We ended our day drinking a few beers and eating garlic fries near the Aloha Tower and admiring the sunset over Honolulu’s harbor.  Back on board, we went out on the ship’s bow, and it felt as if our ship had plowed right in the middle of the city.  We were surrounded by the high rises of Honolulu, all sparkling in the night sky.  Fantastic!

More pictures:

Making leis in Honolulu's Chinatown

Floral array on the Big Island

In front of Akaka Falls near Hilo, Hawaii
Seaside Blowhole on Oahu

Friday, October 4, 2013

It's Time to Sail Away

The M.S. Volendam
The Long Beach Terminal was only a 15-minute taxi ride away, and as promised, The M.S. Volendam was berthed right next to the Queen Mary. 

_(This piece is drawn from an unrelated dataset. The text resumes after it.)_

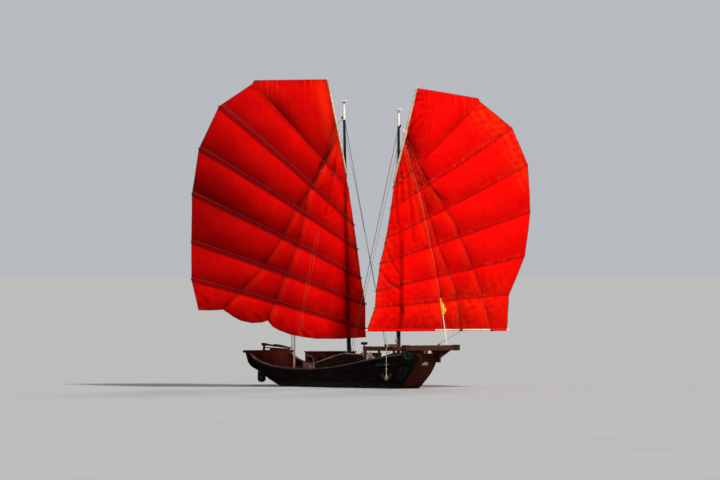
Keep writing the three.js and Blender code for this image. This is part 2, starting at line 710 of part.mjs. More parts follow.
// An upright round bar on the rudder's axis
function onStock(low, high, radius) {
  return rod([STOCK.x, 0, low], [STOCK.x, 0, high], radius, radius, 20);
}
function bracket(low, high, fromX) {
  const arm = block([STOCK.x, -BRACKET.half, low], [fromX, BRACKET.half, high]);
  const body = join(arm, onStock(low, high, BRACKET.boss));
  return cut(body, onStock(low - DECK, high + DECK, STOCK.radius + STOCK.clearance));
}
add("rudder_yoke", bracket(STERN_BEAM.low, STERN_BEAM.high, STERN_BEAM.fromX - GAP), "capWood");
add("rudder_bracket", cut(bracket(BRACKET.low, BRACKET.high, BRACKET.fromX), clearOutside), "capWood");
add("rudder_stock", onStock(STOCK.low, STOCK.high, STOCK.radius), "tarredWood");
function rudderBlade() {
  const { thickness, low, high, cornerCut, rounding } = BLADE;
  const outline = new THREE.Shape();
  const [back, front] = [STOCK.x - BLADE.aft, STOCK.x + BLADE.fore];
  outline.moveTo(front, high);
  outline.lineTo(back + cornerCut, high);
  outline.lineTo(back, low + rounding);
  outline.quadraticCurveTo(back, low, (front + back) / 2, low);
  outline.quadraticCurveTo(front, low, front, low + rounding);
  const plate = new THREE.ExtrudeGeometry(outline, {
    depth: thickness,
    curveSegments: 6,
    bevelEnabled: false,
  });
  plate.rotateX(Math.PI / 2).translate(0, thickness / 2, 0);
  const groove = STOCK.radius + GAP;
  const sleeve = onStock(STOCK.low - SLEEVE.below, high, groove + SLEEVE.thickness);
  return cut(join(plate, sleeve), onStock(STOCK.low - GAP, high + SLEEVE.below, groove));
}
add("rudder_blade", rudderBlade(), "tarredWood");
function tiller() {
  const bar = loft(TILLER_SECTIONS.map(([x, z, share]) => {
    const [w, h] = [TILLER.half * share, TILLER.halfHeight * share];
    return [[x, w, z + h], [x, w, z - h], [x, -w, z - h], [x, -w, z + h]];
  }));
  const [, height] = TILLER_SECTIONS[0];
  const above = 4 * TILLER.halfHeight;
  return cut(bar, onStock(height - above, height + above, STOCK.radius + GAP));
}
add("tiller", tiller(), "tarredWood");

// Anchor hung over the starboard bow by its rope, from a short beam across the rail
const ANCHOR = { x: 3940, y: -1330, eye: 760, arms: 4, elbowAt: 148, tipAt: 270, ropeRadius: 15 };
const ANCHOR_Z = { foot: 380, collar: [360, 500], root: 390, elbow: 400, tip: 560 };
const ANCHOR_RADII = { shank: [22, 18], collar: [48, 40], arm: [22, 19], fluke: [20, 8] };
const ANCHOR_BEAM = { half: 50, fromY: -620, toY: -1400, low: 1796, high: 1890 };
function anchor() {
  const { x, y, eye, arms, elbowAt, tipAt } = ANCHOR;
  const parts = [
    rod([x, y, ANCHOR_Z.foot], [x, y, eye], ...ANCHOR_RADII.shank, 8),
    rod([x, y, ANCHOR_Z.collar[0]], [x, y, ANCHOR_Z.collar[1]], ...ANCHOR_RADII.collar, 10),
  ];
  for (let i = 0; i < arms; i++) {
    const turn = (i * 2 * Math.PI) / arms;
    const out = (far, z) => [x + far * Math.cos(turn), y + far * Math.sin(turn), z];
    const elbow = out(elbowAt, ANCHOR_Z.elbow);
    parts.push(rod([x, y, ANCHOR_Z.root], elbow, ...ANCHOR_RADII.arm, 6));
    parts.push(rod(elbow, out(tipAt, ANCHOR_Z.tip), ...ANCHOR_RADII.fluke, 6));
  }
  return join(...parts);
}
add("anchor", anchor(), "steel");
add("anchor_rope", rod(
  [ANCHOR.x, ANCHOR.y, ANCHOR.eye + GAP],
  [ANCHOR.x, ANCHOR.y, ANCHOR_BEAM.low - GAP],
  ANCHOR.ropeRadius,
  ANCHOR.ropeRadius,
  8,
), "rope");
add("anchor_beam", block(
  [ANCHOR.x - ANCHOR_BEAM.half, ANCHOR_BEAM.toY, ANCHOR_BEAM.low],
  [ANCHOR.x + ANCHOR_BEAM.half, ANCHOR_BEAM.fromY, ANCHOR_BEAM.high],
), "bowWood");

// Flag on its staff at the port end of the bow beam, a lamp on its post, and mooring posts
const STAFF = { x: 5300, y: 870, foot: 1858, top: 3830, footRadius: 21, topRadius: 15, lean: -0.21 };
const staffAt = (z) => [STAFF.x + STAFF.lean * (z - BOW_BEAM.high), STAFF.y, z];
const staff = rod(staffAt(STAFF.foot), staffAt(STAFF.top), STAFF.footRadius, STAFF.topRadius, 10);
add("flag_staff", staff, "rope");
// Pennant corners: distance below the staff's top, distance from the staff
const PENNANT = { corners: [[20, 26], [430, 240], [700, 70], [560, 30]], thickness: 8 };
function pennant() {
  const corners = PENNANT.corners.map(([down, out]) => {
    const [x, , z] = staffAt(STAFF.top - down);
    return new THREE.Vector2(x + out, z);
  });
  const cloth = new THREE.ExtrudeGeometry(new THREE.Shape(corners.reverse()), {
    depth: PENNANT.thickness,
    bevelEnabled: false,
  });
  return cloth.rotateX(Math.PI / 2).translate(0, STAFF.y + PENNANT.thickness / 2, 0);
}
add("pennant", pennant(), "flag");

// A timber centred on a place, with half its length and half its breadth, from one height to another
function upright(x, y, halfLength, half, low, high) {
  return block([x - halfLength, y - half, low], [x + halfLength, y + half, high]);
}

const LAMP = { x: 2060, y: -1050, post: 22, boxLength: 150, boxHalf: 60, low: 1860, high: 1960, lap: 10 };
function lampPost() {
  const { x, y, post, boxLength, boxHalf, low, high, lap } = LAMP;
  const pole = upright(x, y, post, post, foreDeckTop(x) - DECK, low + lap);
  return cut(join(pole, upright(x, y, boxLength, boxHalf, low, high)), belowForeDeck);
}
add("lamp_post", lampPost(), "mast");

// Heights are above the deck
const BITT = { x: 4250, y: 430, half: 55, high: 420 };
const BITT_BAR = { halfLength: 40, half: 190, low: 260, high: 330 };
for (const [sideName, side] of [["starboard", -1], ["port", 1]]) {
  const { x, half, high } = BITT;
  const y = side * BITT.y;
  const deck = foreDeckTop(x);
  const post = upright(x, y, half, half, deck - DECK, deck + high);
  const bar = upright(x, y, BITT_BAR.halfLength, BITT_BAR.half, deck + BITT_BAR.low, deck + BITT_BAR.high);
  add("mooring_post_" + sideName, cut(join(post, bar), belowForeDeck), "bowWood");
}

export default boat;
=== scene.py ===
# A two-masted batten-sailed junk: its cloth, ropes, timber and fittings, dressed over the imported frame.
# Metres. +X is the bow, +Y is port, +Z is up, and z = 0 is the water's surface.
import bisect
import math

import bmesh
import bpy
import numpy as np
from mathutils import Matrix, Vector


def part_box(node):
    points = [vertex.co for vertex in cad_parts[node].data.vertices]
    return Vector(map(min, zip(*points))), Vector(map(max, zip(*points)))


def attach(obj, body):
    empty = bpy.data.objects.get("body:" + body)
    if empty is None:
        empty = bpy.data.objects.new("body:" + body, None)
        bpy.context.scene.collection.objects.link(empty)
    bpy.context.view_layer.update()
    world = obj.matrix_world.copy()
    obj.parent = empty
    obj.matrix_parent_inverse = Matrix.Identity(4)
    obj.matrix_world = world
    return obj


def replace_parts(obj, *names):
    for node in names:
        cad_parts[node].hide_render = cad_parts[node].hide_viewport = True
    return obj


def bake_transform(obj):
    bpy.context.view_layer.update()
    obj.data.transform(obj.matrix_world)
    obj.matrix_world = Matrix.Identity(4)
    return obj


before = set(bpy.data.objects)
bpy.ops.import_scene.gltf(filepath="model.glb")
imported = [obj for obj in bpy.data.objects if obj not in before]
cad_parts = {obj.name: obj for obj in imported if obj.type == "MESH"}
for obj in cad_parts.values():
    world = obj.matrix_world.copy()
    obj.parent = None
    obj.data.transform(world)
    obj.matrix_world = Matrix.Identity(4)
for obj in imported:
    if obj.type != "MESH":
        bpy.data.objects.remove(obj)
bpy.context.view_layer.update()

TURN = 2 * math.pi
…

Ship Terminal and former home of The Spruce Goose

We were amazed to discover that the Long Beach Terminal is inside the domed structure that used to hold Howard Hughes’ experimental plane, “The Spruce Goose.”  The “Goose” was so big and heavy (it was actually made of spruce) that it only stayed in the air for a few seconds, but at the time, it was the largest plane ever built.  Frank had seen The Spruce Goose back in 1988 and was intrigued to see how the big dome was being reused.

Anne on the gangway of the Volendam

We had a fast and easy boarding and loved the views of Long Beach, the domed terminal building, and the Queen Mary. 


Inside of room 3380, our stateroom

Our stateroom is surprisingly spacious with lots of closets and storage.  Hard to believe this will be our home for the next 3 weeks.

Frank proudly holding his stowaway booze

Frank was so happy that the “bootleg” scotch and wine that he hid in his suitcase made it safely onto the ship.  Booze is very expensive onboard, but now we have our own private stash!

Anne dances her way across the open spaces on the Bow
We are located on Deck 3, The Lower Promenade giving us immediate access to the walking track right outside our window.  We also discovered a wonderful, “secret” viewing spot at the very front of our deck. Situated right below the Bridge, this empty bow area was the perfect, peaceful spot to watch our first sunset.